Di tengah kondisi banjir impor gula belakangan, pengelola turut menyajikan fakta nostalgia kejayaan Pabrik Gula Colomadu yang pernah menjadi eksportir gula terbesar kedua di dunia pada 1930 silam. Pada masa jayanya, pabrik tersebut menginspirasi Raja Prajadhipok atau Rama VII untuk membangun bisnis sejenis di Thailand.

“Kami dan tim sampai ke Thailand untuk riset dan memburu dokumentasi kunjungan Raja Rama VII belajar bisnis gula ke Colomadu,” ujar Rachmat Priyatna, Presiden Direktur PT Sinergi Colomadu selaku pengelola De Tjolomadoe, selepas menunjukkan jajaran foto yang terpajang di museum setempat. 

Pengelola tak cuma menghadirkan ragam informasi dalam bentuk foto, video rekaman, dan infografis. Ada juga artefak berupa mesin ketik hingga dokumentasi pembukuan lawas yang sempat menjadi saksi rapinya sistem pengelolaan perusahaan gula pada masa itu.

Kenyang menapak jejak kejayaan gula di Colomadu, pengunjung juga bisa sejenak relaksasi dengan menikmati suguhan instalasi seni di dua ruangan terpisah garapan seniman kontemporer bergengsi.

Salah satu ruang memuat instalasi Taman Wagis Wara garapan Tempa yang dimotori seniman Putud Utama dan Rara Kuastra. Tempa merepresentasikan Pabrik Gula Colomadu sebagai simbol kemandirian dan gotong royong antara Istana Mangkunegara bersama warga berhasil dalam bidang ekonomi.

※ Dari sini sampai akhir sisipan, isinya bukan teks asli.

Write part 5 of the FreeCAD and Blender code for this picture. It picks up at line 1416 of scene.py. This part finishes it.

Kedua seniman tersebut merancang ruang instalasi melalui tiga dinding visual yang berkesinambungan dengan sederet ilustrasi simbol seperti gunung madu, roda gigi mesin pabrik, dan tradisi Cembengan. Pengunjung bisa mencicipi pengalaman estetis begitu lampu otomatis dimatikan dan beberapa bagian ilustrasi yang ditorehkan dari tinta fosfor menyala.

Video Mapping

Susana Museum De Tjolomadoe di Karanganyar (Solopos-Sunaryo HB)

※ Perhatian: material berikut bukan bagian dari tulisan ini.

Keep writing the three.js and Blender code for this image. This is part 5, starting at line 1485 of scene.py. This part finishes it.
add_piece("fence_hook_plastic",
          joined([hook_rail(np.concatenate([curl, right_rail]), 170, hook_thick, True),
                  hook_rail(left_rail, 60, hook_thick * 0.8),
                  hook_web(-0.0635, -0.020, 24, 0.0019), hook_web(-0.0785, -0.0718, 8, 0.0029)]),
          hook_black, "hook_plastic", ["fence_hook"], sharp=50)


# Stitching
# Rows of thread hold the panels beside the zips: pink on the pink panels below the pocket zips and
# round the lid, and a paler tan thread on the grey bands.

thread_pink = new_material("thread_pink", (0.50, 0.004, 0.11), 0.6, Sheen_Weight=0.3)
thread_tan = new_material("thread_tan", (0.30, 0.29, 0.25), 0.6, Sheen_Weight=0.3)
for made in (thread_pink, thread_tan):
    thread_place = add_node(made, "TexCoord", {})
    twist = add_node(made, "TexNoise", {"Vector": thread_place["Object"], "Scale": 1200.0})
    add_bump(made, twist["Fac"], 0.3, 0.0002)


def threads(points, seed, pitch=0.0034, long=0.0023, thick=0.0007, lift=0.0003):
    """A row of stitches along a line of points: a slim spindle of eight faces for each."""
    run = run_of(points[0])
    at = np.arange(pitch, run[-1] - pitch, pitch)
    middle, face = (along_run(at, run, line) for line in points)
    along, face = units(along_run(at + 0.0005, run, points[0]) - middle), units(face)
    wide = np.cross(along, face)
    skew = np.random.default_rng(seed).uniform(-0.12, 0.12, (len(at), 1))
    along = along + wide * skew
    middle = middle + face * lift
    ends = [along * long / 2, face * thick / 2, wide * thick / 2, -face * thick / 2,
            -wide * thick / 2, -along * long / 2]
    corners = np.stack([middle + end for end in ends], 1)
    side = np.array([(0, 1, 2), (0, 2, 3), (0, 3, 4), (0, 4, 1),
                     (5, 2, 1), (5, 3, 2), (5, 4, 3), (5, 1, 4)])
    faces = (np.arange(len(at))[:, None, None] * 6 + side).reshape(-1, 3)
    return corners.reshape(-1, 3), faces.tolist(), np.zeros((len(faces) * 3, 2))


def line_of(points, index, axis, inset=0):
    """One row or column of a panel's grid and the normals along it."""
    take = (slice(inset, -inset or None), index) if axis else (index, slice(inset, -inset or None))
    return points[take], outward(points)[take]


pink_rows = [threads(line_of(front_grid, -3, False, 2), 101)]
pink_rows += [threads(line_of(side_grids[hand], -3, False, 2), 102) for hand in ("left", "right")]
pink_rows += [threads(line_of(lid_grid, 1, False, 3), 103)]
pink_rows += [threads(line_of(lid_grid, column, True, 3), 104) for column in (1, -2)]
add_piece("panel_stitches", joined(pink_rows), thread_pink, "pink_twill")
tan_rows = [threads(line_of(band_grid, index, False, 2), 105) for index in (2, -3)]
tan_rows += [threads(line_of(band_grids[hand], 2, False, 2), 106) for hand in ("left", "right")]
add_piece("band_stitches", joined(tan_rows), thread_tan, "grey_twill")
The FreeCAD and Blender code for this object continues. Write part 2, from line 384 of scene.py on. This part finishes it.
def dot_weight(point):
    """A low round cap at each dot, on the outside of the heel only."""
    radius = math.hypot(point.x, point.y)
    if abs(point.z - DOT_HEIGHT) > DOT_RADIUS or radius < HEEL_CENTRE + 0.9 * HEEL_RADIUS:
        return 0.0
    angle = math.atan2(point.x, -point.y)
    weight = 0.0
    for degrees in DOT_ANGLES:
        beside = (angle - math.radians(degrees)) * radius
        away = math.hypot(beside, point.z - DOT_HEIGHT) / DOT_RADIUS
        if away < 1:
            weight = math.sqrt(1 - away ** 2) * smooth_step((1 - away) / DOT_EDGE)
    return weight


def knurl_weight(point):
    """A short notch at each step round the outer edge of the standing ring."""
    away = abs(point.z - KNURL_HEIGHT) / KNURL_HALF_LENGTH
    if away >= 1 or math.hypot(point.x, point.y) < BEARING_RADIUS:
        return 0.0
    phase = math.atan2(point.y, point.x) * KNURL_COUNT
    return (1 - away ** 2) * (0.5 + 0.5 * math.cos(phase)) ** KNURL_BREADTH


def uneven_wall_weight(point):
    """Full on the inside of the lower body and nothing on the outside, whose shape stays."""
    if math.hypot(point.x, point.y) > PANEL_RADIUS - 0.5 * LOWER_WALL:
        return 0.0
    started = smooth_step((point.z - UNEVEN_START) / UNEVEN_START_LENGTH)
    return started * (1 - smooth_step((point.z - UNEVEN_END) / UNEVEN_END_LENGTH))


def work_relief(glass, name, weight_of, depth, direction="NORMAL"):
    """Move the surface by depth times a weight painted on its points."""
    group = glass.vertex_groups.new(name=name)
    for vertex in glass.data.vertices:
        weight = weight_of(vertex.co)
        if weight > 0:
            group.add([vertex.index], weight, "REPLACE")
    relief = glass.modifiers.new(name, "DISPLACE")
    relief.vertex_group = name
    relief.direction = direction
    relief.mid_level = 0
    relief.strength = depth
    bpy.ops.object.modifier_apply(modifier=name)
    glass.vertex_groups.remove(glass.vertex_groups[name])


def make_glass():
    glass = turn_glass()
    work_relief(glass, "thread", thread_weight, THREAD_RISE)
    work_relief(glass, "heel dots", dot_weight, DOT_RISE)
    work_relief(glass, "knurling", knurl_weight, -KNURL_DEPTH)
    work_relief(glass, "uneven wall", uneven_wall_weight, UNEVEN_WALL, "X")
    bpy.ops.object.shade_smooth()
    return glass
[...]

Ada juga ruang lain yang menyajikan karya instalasi video mapping dan animasi berjudul Confectionery garapan Studio Batu asal Jogja. Komposisi visual yang dipresentasikan di ruangan gelap ini menampilkan karakter imajinatif menyerupai makhluk kristal merah muda yang bersanding dengan animasi gunungan gulali, cokelat, dan permen kapas.

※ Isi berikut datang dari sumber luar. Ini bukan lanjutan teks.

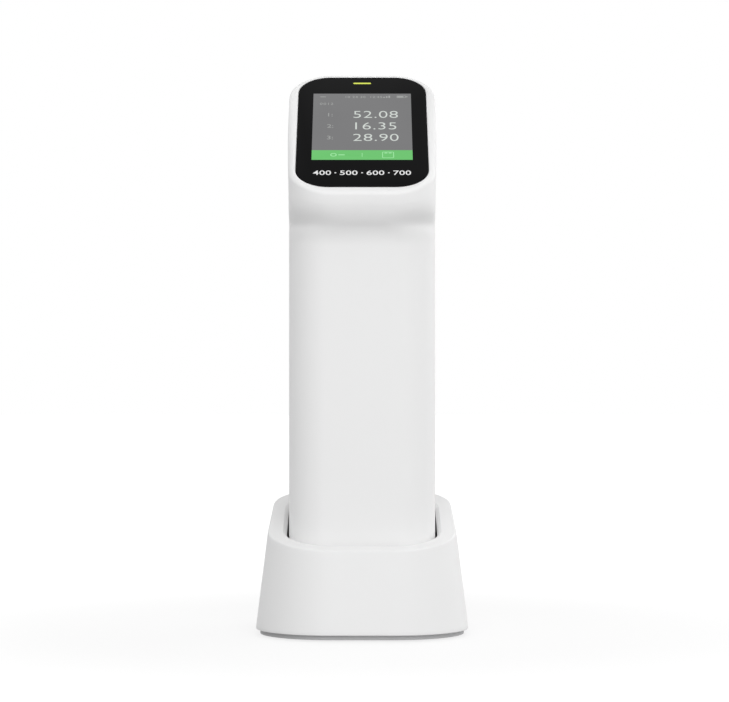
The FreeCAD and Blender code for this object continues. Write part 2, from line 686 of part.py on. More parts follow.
def socket_shell(name, y, z):
    """A flat metal power socket that opens to the rear, with its contact tongue."""
    half = S.inlet_half_width
    shell = block(name + "_shell", (-half, half), (y, y + S.inlet_length), (z, z + S.inlet_height))
    wall = S.inlet_wall
    hollow = block(name + "_hollow", (wall - half, half - wall),
                   (y + S.inlet_length / 4, y + S.inlet_length),
                   (z + wall, z + S.inlet_height - wall))
    tongue = block(name + "_tongue", (half * -0.7, half * 0.7),
                   (y, y + S.inlet_length * 0.8),
                   (z + S.inlet_height / 2 - wall, z + S.inlet_height / 2 + wall))
    return join(name, cut(name + "_tube", shell, hollow), tongue)


def pin_block():
    """Insulating block that guides the contact pins and their springs."""
    half = S.pin_block_half_width
    middle = CY + S.pin_rear
    body = block("pin_block_blank", (-half, half),
                 (middle - S.pin_block_half_depth, middle + S.pin_block_half_depth),
                 (DOCK_BOARD_TOP, LINER_UNDER))
    wide = S.pin_radius + S.pin_collar + S.run_gap
    collar_top = DOCK_BOARD_TOP + S.pin_spring_height + S.pin_collar_height + S.run_gap
    tools = []
    for x, y in pin_places():
        tools.append(rod("pin_bore_low", wide, collar_top - DOCK_BOARD_TOP, x, y, DOCK_BOARD_TOP))
        tools.append(rod("pin_bore_high", S.pin_radius + S.run_gap / 2, LINER_UNDER, x, y,
                         DOCK_BOARD_TOP))
    return cut("pin_block", body, *tools)


def contact_pin(name, x, y):
    """Round gold pin with a collar that its spring lifts."""
    low = DOCK_BOARD_TOP + S.pin_spring_height
    return join(name, rod(name + "_stem", S.pin_radius, BASE - low, x, y, low),
                rod(name + "_collar", S.pin_radius + S.pin_collar, S.pin_collar_height, x, y, low))


def pin_spring(name, x, y):
    """Coil under a contact pin, as the tube that its wire fills."""
    outer = S.pin_radius + S.pin_collar
    height = S.pin_spring_height
    return cut(name, rod(name + "_outer", outer, height, x, y, DOCK_BOARD_TOP),
               rod(name + "_inner", outer - S.pin_spring_wire, height, x, y, DOCK_BOARD_TOP))


def carrier_low():
    return MASK_FACE - S.tile_thickness - S.carrier_floor


def tile_carrier():
    """Cup that holds the calibration tile, with a flange that stops under the socket's floor."""
    radius = S.tile_radius + S.carrier_wall
    low = carrier_low()
    top = MASK_FACE - S.tile_thickness / 4
    flange_top = LINER_UNDER - S.run_gap
    blank = join("carrier_blank", rod("carrier_wall_ring", radius, top - low, 0, CY, low),
                 rod("carrier_flange_ring", radius + S.carrier_flange, S.carrier_flange_height,
                     0, CY, flange_top - S.carrier_flange_height))
    return cut("tile_carrier", blank,
               rod("carrier_seat", S.tile_radius, top - low, 0, CY, low + S.carrier_floor))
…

Pengunjung pantang lupa mengabadikan diri atau pengalamannya menyaksikan suguhan tersebut. Pasalnya, karakter yang muncul dalam sorotan video mapping tersebut dibuat tidak statis melainkan dinamis mengikuti irama musik. Kejutan hadir di akhir video yang menampilkan hujan gula berlatar warna cerah tersebut.  

“Pabrik Gula Colomadu menyimpan cerita bagaimana Mangkunegaran membangun dan mencapai masa kejayaan di level internasional. Colomadu pernah jadi eksportir pabrik besar kedua setelah Kuba. Cerita sukses ini ingin kami sampaikan ke publik. Tugas kita untuk melanjutkan kesuksesan tersebut di masa mendatang dengan cara yang berbeda,” jelas Rachmat.

Menurut Rachmat, pengelola sengaja menghadirkan narasi sejarah kekinian di museum untuk melengkapi kompleks peninggalan bersejarah tersebut selang 157 tahun sejak momentum peletakan batu pertama pembangunan Pabrik Gula Colomadu dilaksanakan pada 8 Desember 1861 silam.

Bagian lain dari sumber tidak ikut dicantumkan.